_WORK INSTRUCTIONS_: Where does the string "axes" appear? Copy every line of the entries below that holds it.

==========

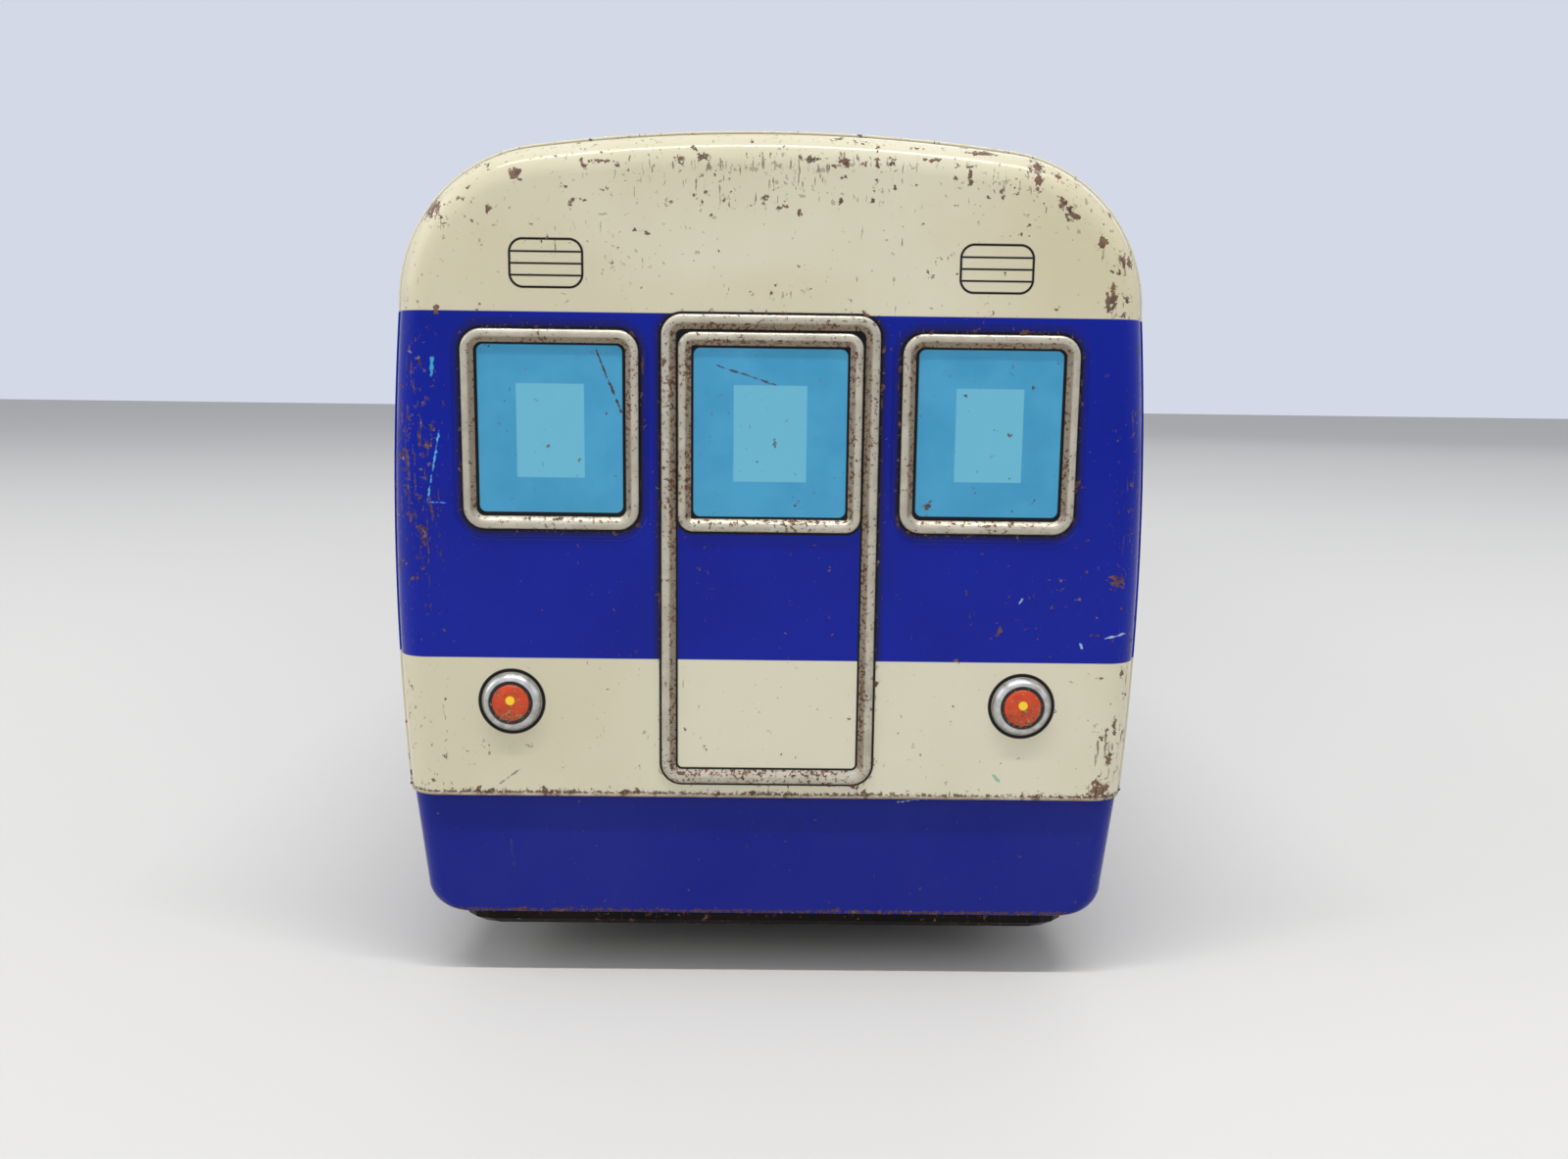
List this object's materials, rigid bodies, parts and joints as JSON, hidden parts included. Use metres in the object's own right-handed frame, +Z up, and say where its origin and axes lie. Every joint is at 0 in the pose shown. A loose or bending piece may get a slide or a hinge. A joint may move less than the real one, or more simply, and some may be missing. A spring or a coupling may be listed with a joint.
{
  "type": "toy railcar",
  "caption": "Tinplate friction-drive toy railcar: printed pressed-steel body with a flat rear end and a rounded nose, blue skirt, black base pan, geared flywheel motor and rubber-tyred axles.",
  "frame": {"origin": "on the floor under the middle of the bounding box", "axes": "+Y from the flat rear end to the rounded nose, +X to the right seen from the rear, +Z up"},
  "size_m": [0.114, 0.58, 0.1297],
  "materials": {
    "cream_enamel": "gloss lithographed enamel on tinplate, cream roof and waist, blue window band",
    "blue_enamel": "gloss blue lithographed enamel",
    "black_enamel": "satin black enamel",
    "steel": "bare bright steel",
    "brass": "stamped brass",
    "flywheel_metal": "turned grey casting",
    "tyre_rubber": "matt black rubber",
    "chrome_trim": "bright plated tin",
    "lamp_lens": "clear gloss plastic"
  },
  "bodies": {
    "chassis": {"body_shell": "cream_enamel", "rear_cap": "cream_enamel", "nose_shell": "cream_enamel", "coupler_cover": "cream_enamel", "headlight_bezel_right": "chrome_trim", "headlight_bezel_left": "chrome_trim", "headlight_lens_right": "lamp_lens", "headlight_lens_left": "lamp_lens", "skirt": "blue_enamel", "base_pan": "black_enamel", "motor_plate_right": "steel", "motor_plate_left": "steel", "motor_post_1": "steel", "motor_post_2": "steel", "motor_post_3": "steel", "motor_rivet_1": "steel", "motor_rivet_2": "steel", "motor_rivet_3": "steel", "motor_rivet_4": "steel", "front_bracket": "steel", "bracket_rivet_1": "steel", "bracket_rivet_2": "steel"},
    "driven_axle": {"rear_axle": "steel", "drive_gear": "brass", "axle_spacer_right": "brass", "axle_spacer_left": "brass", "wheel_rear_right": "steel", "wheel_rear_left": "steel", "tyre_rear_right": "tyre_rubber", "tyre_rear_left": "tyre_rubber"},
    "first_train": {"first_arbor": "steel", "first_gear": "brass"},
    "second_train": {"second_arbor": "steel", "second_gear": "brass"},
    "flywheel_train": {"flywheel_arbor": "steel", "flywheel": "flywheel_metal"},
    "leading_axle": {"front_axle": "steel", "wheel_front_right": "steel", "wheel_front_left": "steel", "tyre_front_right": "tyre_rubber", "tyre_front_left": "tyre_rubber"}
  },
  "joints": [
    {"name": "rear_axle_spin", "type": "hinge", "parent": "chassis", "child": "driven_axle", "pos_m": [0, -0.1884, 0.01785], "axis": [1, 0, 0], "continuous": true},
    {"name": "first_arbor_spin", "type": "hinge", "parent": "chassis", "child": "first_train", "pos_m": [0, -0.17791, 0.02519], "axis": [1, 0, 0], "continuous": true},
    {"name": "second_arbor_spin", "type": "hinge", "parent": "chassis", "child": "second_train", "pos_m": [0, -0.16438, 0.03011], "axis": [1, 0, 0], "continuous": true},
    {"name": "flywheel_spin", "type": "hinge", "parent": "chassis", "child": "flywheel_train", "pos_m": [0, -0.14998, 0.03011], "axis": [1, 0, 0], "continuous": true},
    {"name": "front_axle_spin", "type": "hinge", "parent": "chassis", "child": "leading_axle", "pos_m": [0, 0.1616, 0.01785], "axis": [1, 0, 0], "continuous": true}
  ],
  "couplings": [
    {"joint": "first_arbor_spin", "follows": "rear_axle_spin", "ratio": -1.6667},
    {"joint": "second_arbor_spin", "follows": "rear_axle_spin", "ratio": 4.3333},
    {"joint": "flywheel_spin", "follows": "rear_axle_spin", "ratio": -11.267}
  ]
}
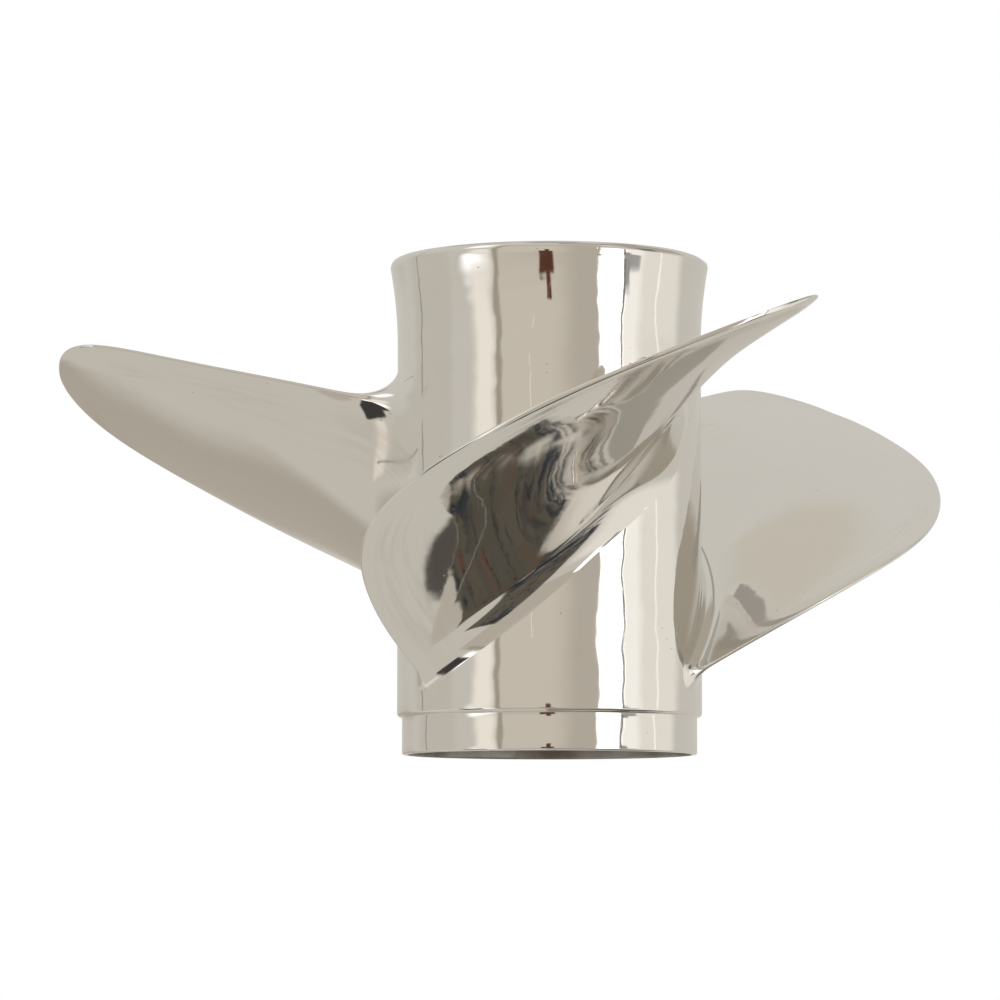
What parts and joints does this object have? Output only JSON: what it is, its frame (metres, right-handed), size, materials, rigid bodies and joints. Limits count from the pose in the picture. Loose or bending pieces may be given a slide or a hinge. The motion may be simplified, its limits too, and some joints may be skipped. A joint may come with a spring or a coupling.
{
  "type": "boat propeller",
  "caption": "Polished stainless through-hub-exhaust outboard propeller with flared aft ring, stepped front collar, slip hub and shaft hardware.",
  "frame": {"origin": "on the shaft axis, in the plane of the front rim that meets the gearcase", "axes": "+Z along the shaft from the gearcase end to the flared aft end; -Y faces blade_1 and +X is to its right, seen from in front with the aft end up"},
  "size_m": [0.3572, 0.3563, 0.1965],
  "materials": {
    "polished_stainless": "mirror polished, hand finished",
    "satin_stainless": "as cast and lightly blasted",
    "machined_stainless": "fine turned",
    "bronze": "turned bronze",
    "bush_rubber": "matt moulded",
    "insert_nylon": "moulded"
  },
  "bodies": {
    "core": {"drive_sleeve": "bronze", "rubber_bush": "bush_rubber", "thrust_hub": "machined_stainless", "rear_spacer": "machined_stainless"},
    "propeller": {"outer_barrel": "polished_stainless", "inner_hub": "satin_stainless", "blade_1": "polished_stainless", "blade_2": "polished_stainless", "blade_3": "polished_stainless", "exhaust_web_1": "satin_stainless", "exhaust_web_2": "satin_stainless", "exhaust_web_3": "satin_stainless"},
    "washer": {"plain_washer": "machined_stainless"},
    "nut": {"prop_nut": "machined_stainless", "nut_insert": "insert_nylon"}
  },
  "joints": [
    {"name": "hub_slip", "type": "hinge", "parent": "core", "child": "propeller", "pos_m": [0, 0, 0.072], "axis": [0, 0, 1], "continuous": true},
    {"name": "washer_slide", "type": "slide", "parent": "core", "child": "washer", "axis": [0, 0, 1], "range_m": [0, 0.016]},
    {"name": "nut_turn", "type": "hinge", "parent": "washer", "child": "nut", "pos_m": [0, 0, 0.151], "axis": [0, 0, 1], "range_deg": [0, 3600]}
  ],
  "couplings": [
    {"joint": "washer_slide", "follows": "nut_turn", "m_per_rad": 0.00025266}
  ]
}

==========

_COMPLETE ANSWER_:
List this object's materials, rigid bodies, parts and joints as JSON, hidden parts included. Use metres in the object's own right-handed frame, +Z up, and say where its origin and axes lie. Every joint is at 0 in the pose shown. A loose or bending piece may get a slide or a hinge. A joint may move less than the real one, or more simply, and some may be missing. A spring or a coupling may be listed with a joint.
  "frame": {"origin": "on the floor under the middle of the bounding box", "axes": "+Y from the flat rear end to the rounded nose, +X to the right seen from the rear, +Z up"},
  "frame": {"origin": "on the shaft axis, in the plane of the front rim that meets the gearcase", "axes": "+Z along the shaft from the gearcase end to the flared aft end; -Y faces blade_1 and +X is to its right, seen from in front with the aft end up"},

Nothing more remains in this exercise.